The system includes pre-configured retrofit templates with typical costs and savings:

• LED Retrofit — 2.50 dollars per sqft, 30-50 percent savings, 2-4 year payback
• HVAC System Upgrade — 15.00 dollars per sqft, 15-35 percent savings, 5-10 year payback
• Building Envelope — 8.00 dollars per sqft, 10-25 percent savings, 8-15 year payback
• Building Management System — 3.00 dollars per sqft, 10-20 percent savings, 2-5 year payback
• Rooftop Solar PV — 12.00 dollars per sqft, 20-40 percent savings, 6-10 year payback

Template selection is automatic based on building characteristics: high-EUI buildings get HVAC upgrades, moderate buildings get envelope improvements, and lower-priority buildings get LED retrofits or BMS upgrades.

What Makes This Different

Most portfolio planning tools operate on spreadsheet-style inputs. The user provides cost and savings estimates, and the tool runs the math.

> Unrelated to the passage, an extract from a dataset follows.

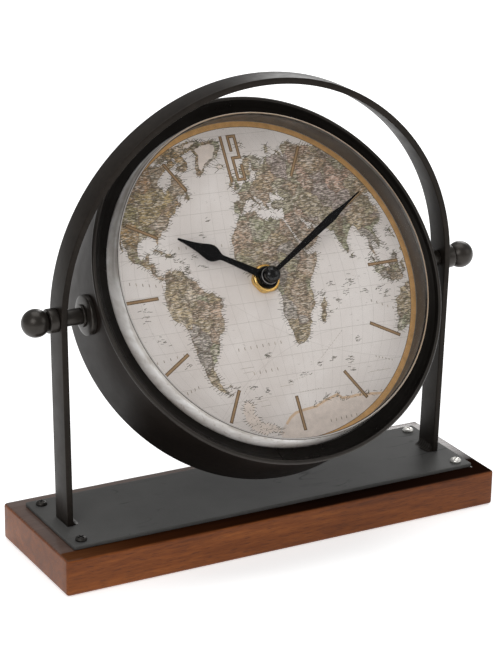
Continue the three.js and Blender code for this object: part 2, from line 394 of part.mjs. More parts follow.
// hands
const HAND = material([0.012, 0.011, 0.011], 0.35, 0.1);
function handOutline(half, hubR) {
  // half: [distance, half width] from hub to tip; returns the closed outline along +x
  const a0 = Math.asin(half[0][1] / hubR), pts = [];
  for (let i = 0; i <= 16; i++) { const a = a0 + ((2 * Math.PI - 2 * a0) * i) / 16; pts.push([hubR * Math.cos(a), hubR * Math.sin(a)]); }
  for (const [d, w] of half.slice(1)) pts.push([d, -w]);
  for (const [d, w] of half.slice(1, -1).reverse()) pts.push([d, w]);
  return pts;
}
{
  const half = [[6, 2.2], [10, 2.0], [16, 1.8], [22, 1.6], [26.5, 1.5], [28.2, 1.75], [29.6, 2.7], [31, 3.7], [32.8, 4.5], [35, 4.6], [37.5, 4.0], [40.5, 3.0], [44.5, 2.0], [49, 1.2], [52.5, 0.75], [HOUR_LEN, 0.45]];
  let s = solidOf(plateOf(handOutline(half, 6.1), 15.15, 15.85)).add(solidOf(disc(4.2, 15.4, 18.1, 24)));
  s = s.subtract(solidOf(disc(PIPE_R + 0.05, 10, 20, 24)));
  const m = mesh("hour_hand", s, HAND);
  m.rotation.z = HOUR_DIR * DEG;
  works.add(m);
}
{
  const half = [[4, 1.25], [10, 1.3], [20, 1.5], [30, 1.75], [38, 1.9], [44, 2.05], [50, 2.25], [53, 2.25], [56, 1.85], [60, 1.3], [64, 0.9], [68, 0.65], [72, 0.5], [MINUTE_LEN, 0.42]];
  let s = solidOf(plateOf(handOutline(half, 4.1), 19.15, 19.85)).subtract(solidOf(disc(ARBOR_R + 0.05, 10, 24, 24)));
  const m = mesh("minute_hand", s, HAND);
  m.rotation.z = MINUTE_DIR * DEG;
  works.add(m);
}
works.add(mesh("hand_cap", solidOf(turned([[0, 21.2], [ARBOR_R + 0.06, 21.2], [ARBOR_R + 0.06, 20.15], [4.5, 20.15], [4.7, 21.3], [4.4, 22.8], [3.4, 23.75], [1.8, 24.2], [0, 24.3]], 24)), HAND));

export default clock;
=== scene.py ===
import bpy
import bmesh
import math
import random
import json
import numpy as np
from mathutils import Vector, Matrix, geometry, noise


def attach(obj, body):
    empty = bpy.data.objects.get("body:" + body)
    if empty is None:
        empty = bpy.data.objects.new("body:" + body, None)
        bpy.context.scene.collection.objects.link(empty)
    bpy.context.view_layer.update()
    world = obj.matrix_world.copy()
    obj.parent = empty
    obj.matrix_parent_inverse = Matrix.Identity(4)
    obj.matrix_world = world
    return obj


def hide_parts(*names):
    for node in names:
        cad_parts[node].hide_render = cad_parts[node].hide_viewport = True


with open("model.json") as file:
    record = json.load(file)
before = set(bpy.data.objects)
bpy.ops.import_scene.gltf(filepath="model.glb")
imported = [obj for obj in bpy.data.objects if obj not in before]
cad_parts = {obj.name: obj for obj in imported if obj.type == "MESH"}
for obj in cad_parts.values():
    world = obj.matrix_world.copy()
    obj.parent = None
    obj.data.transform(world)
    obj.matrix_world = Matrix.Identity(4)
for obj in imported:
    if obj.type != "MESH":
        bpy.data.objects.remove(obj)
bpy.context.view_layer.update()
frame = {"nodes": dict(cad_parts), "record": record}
CAD = frame["nodes"]
MM = 0.001

# ------------------------------------------------------------------ dimensions (mm)
PIVOT_Z, TILT = 137.3, 34.0
PLINTH = (265.0, 83.0, 20.7)
PLATE = (247.7, 63.6, 2.1, 20.75)
BAR_W, BAR_T, ARCH_RX, ARCH_RZ, SPRING_Z, FOOT_X, FOOT_Z = 15.2, 3.5, 118.8, 117.6, 136.3, 116.5, 22.9
CASE_R, CASE_BACK, CASE_FRONT = 100.25, -25.9, 16.3
DIAL_S = 10.85
HOUR_DIR, MINUTE_DIR = 148.7, 30.0
DRUM = Matrix.Translation((0, 0, PIVOT_Z * MM)) @ Matrix.Rotation(math.radians(90 - TILT), 4, "X")
WORLD = Matrix.Identity(4)
WORKS_X, WORKS_Y = -0.4, 1.1
WORKS = DRUM @ Matrix.Translation((WORKS_X * MM, WORKS_Y * MM, 0))


# ------------------------------------------------------------------ mesh helpers
def fillet(points, radius, steps=4, closed=True):
    """Rounds the corners of a profile. radius is one number or one per point."""
    n, out = len(points), []
    for i, p in enumerate(points):
        r = radius[i] if isinstance(radius, (list, tuple)) else radius
        if r <= 0 or (not closed and i in (0, n - 1)):
            out.append(tuple(p))
            continue
        a, b = np.array(points[i - 1], float), np.array(points[(i + 1) % n], float)
        q = np.array(p, float)
        u, v = a - q, b - q
        lu, lv = np.linalg.norm(u), np.linalg.norm(v)
        if lu < 1e-9 or lv < 1e-9:
            out.append(tuple(p))
            continue
        u, v = u / lu, v / lv
        ang = math.acos(max(-1, min(1, float(u @ v))))
        if ang > math.pi - 0.05:
            out.append(tuple(p))
            continue
        d = min(r / math.tan(ang / 2), lu * 0.48, lv * 0.48)
        r2 = d * math.tan(ang / 2)
        w = (u + v) / np.linalg.norm(u + v)
        c = q + w * (r2 / math.sin(ang / 2))
        p0, p1 = q + u * d, q + v * d
        a0 = math.atan2(p0[1] - c[1], p0[0] - c[0])
        a1 = math.atan2(p1[1] - c[1], p1[0] - c[0])
        da = (a1 - a0 + math.pi) % (2 * math.pi) - math.pi
        for k in range(steps + 1):
            t = a0 + da * k / steps
            out.append((c[0] + r2 * math.cos(t), c[1] + r2 * math.sin(t)))
    return out


def lathe(profile, segments=96, closed=True):
    """Turns a profile of (radius, height) about +Z. Points at radius 0 become one vertex."""
    verts, faces, rings = [], [], []
    for r, z in profile:
        if r < 1e-6:
            rings.append([len(verts)])
            verts.append((0.0, 0.0, z))
        else:
            start = len(verts)
            for k in range(segments):
                a = 2 * math.pi * k / segments
                verts.append((r * math.cos(a), r * math.sin(a), z))
            rings.append(list(range(start, start + segments)))
    pairs = list(zip(range(len(rings) - 1), range(1, len(rings))))
    if closed:
        pairs.append((len(rings) - 1, 0))
    for i, j in pairs:
        A, B = rings[i], rings[j]
        if len(A) == 1 and len(B) == 1:
            continue
        for k in range(segments):
            m = (k + 1) % segments
            if len(A) == 1:
                faces.append((A[0], B[m], B[k]))
            elif len(B) == 1:
                faces.append((A[k], A[m], B[0]))
            else:
                faces.append((A[k], A[m], B[m], B[k]))
    return verts, faces


def build(name, verts, faces, body, replaces=(), mats=(), matrix=WORLD, slot=None, angle=32.0, face_mat=None, smooth=True):
    me = bpy.data.meshes.new(name)
    me.from_pydata([(x * MM, y * MM, z * MM) for x, y, z in verts], [], [list(f) for f in faces])
    me.validate()
    bm = bmesh.new()
    bm.from_mesh(me)
    bmesh.ops.recalc_face_normals(bm, faces=bm.faces)
    bm.to_mesh(me)
    bm.free()
    ob = bpy.data.objects.new(name, me)
    bpy.context.scene.collection.objects.link(ob)
    if face_mat is not None:
        index = face_mat(me)
    me.transform(matrix)
    finish(ob, body, replaces, mats, angle, smooth)
    if face_mat is not None:
        me.polygons.foreach_set("material_index", index)
    return ob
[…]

Roovie's system is different because the inputs come from the building models themselves:

• EUI, cost, and emissions are calculated by the physics engine, not estimated
• Priority scoring uses actual simulation results, not assumptions
• Financial metrics are grounded in real building performance data
• Capital plans are constrained by the same budget logic that CFOs apply
• Carbon valuation uses the same emissions data that the simulation produced

The planning engine does not exist in isolation. It sits on top of the simulation layer, which means investment decisions are backed by physics, not projections.

Bottom Line

Roovie's portfolio investment planning engine turns building simulation results into financial decision-making tools. It scores buildings, prioritizes investments, generates capital plans, calculates NPV and IRR, values carbon credits, and runs sensitivity analysis — all at portfolio scale.

The result is a bridge between the engineering team that understands building performance and the finance team that allocates capital. Both sides get what they need: the engineers get validated performance data, and the executives get investment metrics they can act on.